GATORS® Unit of Fiserv Lending Solutions Introduces On-line Title Abstracting Tool:
"GatorSearch provides GATORS users the ability to execute self-service title searches, greatly reducing the turnaround times associated with traditional examiner/courthouse abstracting. Reports can be run from the office or home computer to provide searches that are fast, comprehensive, reliable and precise."
In fact, in a recent forum post, it was announced that one of the largest vendor management companies, Integrated Real Estate Processing, would no longer be using independent abstractors.
IREP will be doing their title work "in house" from now on and will not be needing independent abstractors... they "have their ways" to search title without going to the courthouse.
This affects small agents as well. Today, a search can be obtained on-line, instantly from anywhere, in some cases it can be had in commitment form. The closing can be overnighted to a notary/signing agent who will be more than willing to go to the borrowers home to conduct the closing. In fact, there are vendor management companies that will handle all that for a small fee. Large state-wide, regional, or even national operations can now service the local markets which were once dominated by small independent agents. The last thread of hope for the small agents was the personal relationships they have established over the years with other local business sources. Today, however, AfBAs can provide a strong incentive to reconsider even the strongest of those relationships.
The small independent agents and abstractors could still operate in the attorney model. Perhaps not in the same manner they have become accustomed to, but there is still a place for them. It may be necessary to hire a staff attorney, or at least work closely with outside counsel.
In my opinion, there needs to be some middle ground. The requirements of Oklahoma and Iowa are very cumbersome. I do not believe that it is necessary to do a full abstract of title every time a real estate transaction takes place. However, I don't think a current owner is ever sufficient.
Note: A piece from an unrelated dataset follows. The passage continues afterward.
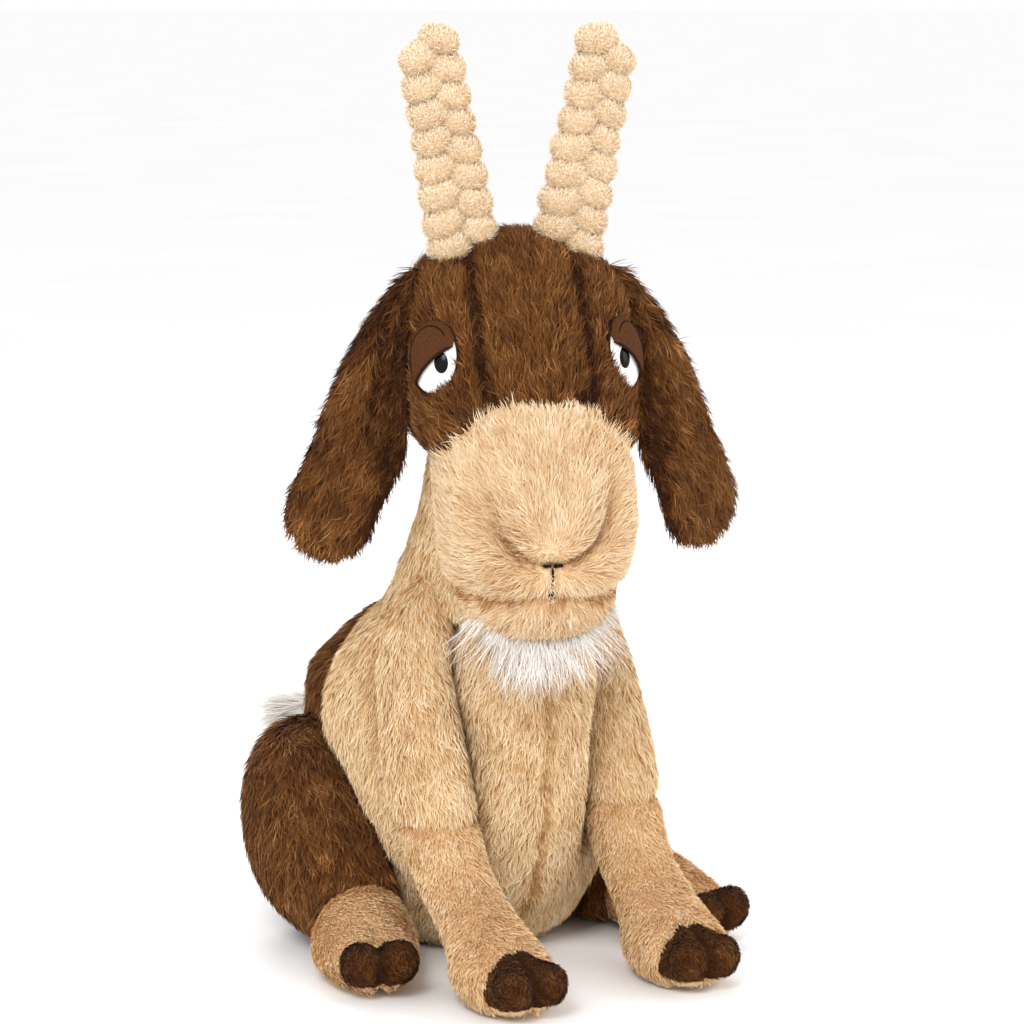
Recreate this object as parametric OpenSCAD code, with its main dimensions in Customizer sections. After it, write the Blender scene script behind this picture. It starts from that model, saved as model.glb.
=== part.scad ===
// Seated plush goat: a soft toy sewn from fur fabric panels over loose filling.
// It faces -Y, its left side is +X, and it sits on z = 0.

/* [Torso] */
// Half width of the torso at the hips
torso_half_w = 60; // [56:0.5:62]
// Half depth of the torso at the hips, front to back
torso_half_d = 84; // [80:0.5:88]
// Radius of the neck where the head is sewn on
neck_r = 34; // [32:0.5:36]
// Height of the seam between neck and head
neck_seam_z = 219; // [216:0.5:221]

/* [Head] */
// Turn of the head at rest, to the goat's left when positive
head_turn = -15; // [-16:0.5:-8]
// Half width of the head at the cheeks
head_half_w = 48.5; // [47.5:0.5:49.5]
// Half width of the forehead gusset
gusset_half_w = 22; // [16:0.5:24]
// Height of the mouth seam
mouth_z = 163; // [161:0.5:165]

/* [Ears] */
// Half thickness of an ear, both layers of fabric
ear_half_t = 5.5; // [4:0.5:6]
// Turn of the ear's face from straight ahead
ear_yaw = 26; // [24:1:28]

/* [Horns] */
// Number of lobes along one side of a horn
lobe_count = 10; // [8:1:12]
// Radius of a lobe at the foot of the horn
lobe_r_foot = 8; // [7.4:0.1:8.2]
// Radius of a lobe at the tip of the horn
lobe_r_tip = 6.4; // [5.8:0.1:6.8]
// Distance of a horn's foot from the middle of the head
horn_foot_x = 22; // [20:0.5:24]
// Distance of a horn's tip from the middle of the head
horn_tip_x = 38; // [34:0.5:40]
// Height of the highest lobe's centre
horn_tip_z = 385; // [375:1:388]

/* [Legs] */
// Inner flat of the front legs, measured from the middle
leg_inner_x = 23; // [22:0.1:24]
// Inner flat of the thighs, measured from the middle
thigh_inner_x = 43; // [42.5:0.1:44]
// Outward turn of the hind feet
foot_splay = 14; // [10:1:18]

/* [Fabric] */
// Thickness of the fur fabric with its backing
wall = 3; // [2.5:0.1:3.5]
// Space between two bodies that move on each other
gap = 0.35; // [0.3:0.05:0.4]

/* [Hidden] */

brown = [0.48, 0.30, 0.16];
dark_brown = [0.33, 0.20, 0.08];
tan_fur = [0.86, 0.72, 0.52];
cream = [0.94, 0.84, 0.67];
white_hair = [0.97, 0.96, 0.93];
thread_black = [0.06, 0.05, 0.05];
fill_white = [0.95, 0.95, 0.96];
pellet_grey = [0.80, 0.80, 0.78];

sides = 24;          // points round a lofted section
inner_sides = 14;    // points round the inner face of a cover, and round its filling
fit = 0.25;          // space round a filling inside its cover
big = 400;           // larger than the toy in every direction
neck_x = 1.5;        // the neck's upright axis stands here
neck_y = -6;
neck_clear_r = 38.5; // the muzzle stays outside this radius of the neck's axis
fringe_slope = 31;   // slope of the seam between brown head and cream muzzle
fringe_z = 213;      // height of that seam 5 mm ahead of the neck's axis

// A section is [z, x, y, half width, half depth].
torso = [
    [0, 0, 47, torso_half_w - 26, torso_half_d - 33],
    [3, 0, 49, torso_half_w - 17, torso_half_d - 28],
    [12, 0, 51, torso_half_w - 10, torso_half_d - 21],
    [30, 0, 49, torso_half_w - 4, torso_half_d - 9],
    [60, 0, 46, torso_half_w - 1, torso_half_d - 3],
    [90, 0, 45, torso_half_w + 1, torso_half_d],
    [112, 0, 41, torso_half_w, torso_half_d - 4],
    [130, 0, 29, torso_half_w - 9, torso_half_d - 17],
    [147, 0, 16, torso_half_w - 18, torso_half_d - 36],
    [166, 0.5, 9, torso_half_w - 22, torso_half_d - 37.5],
    [186, 1, 0, neck_r + 2.5, torso_half_d - 43],
    [206, neck_x, -5, neck_r + 2.5, neck_r + 3.5],
    [neck_seam_z - gap, neck_x, neck_y, neck_r, neck_r]
];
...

Like Oklahoma, Iowa, and a few other states, I do feel strongly that abstractors should be licensed professionals. They should be required to have some basic training and be competent enough to pass a difficult test. They should certify their search and be liable for errors.
When it comes to insuring titles, I think it may be wise to require an attorney examination of the search. When problems are objected to, they should be corrected - not merely insured over. However, that is not to say that the attorney should take exception to every minor defect that may be nearly impossible to cure without a quiet title action and present little risk of a claim. After all, that is what title insurance is for.
For the closing, I'd like to see an attorney at least available during the signing. I think non-attorneys are probably capable of explaining the documents and getting them properly executed. But, when the borrower asks questions, their should be someone there who is permitted to give them legal advice. After all, a real estate transaction is a legal arrangement between the parties.
The system is in dire need of change and we are going to get it. Unfortunately, I don't think the change we are likely to get will be positive. What we really need is a third option, but until someone steps forward to lead us down that path, we must choose from the options we have. Before you decide what side you are on, consider what it will mean for you and your business... then, choose your poison carefully.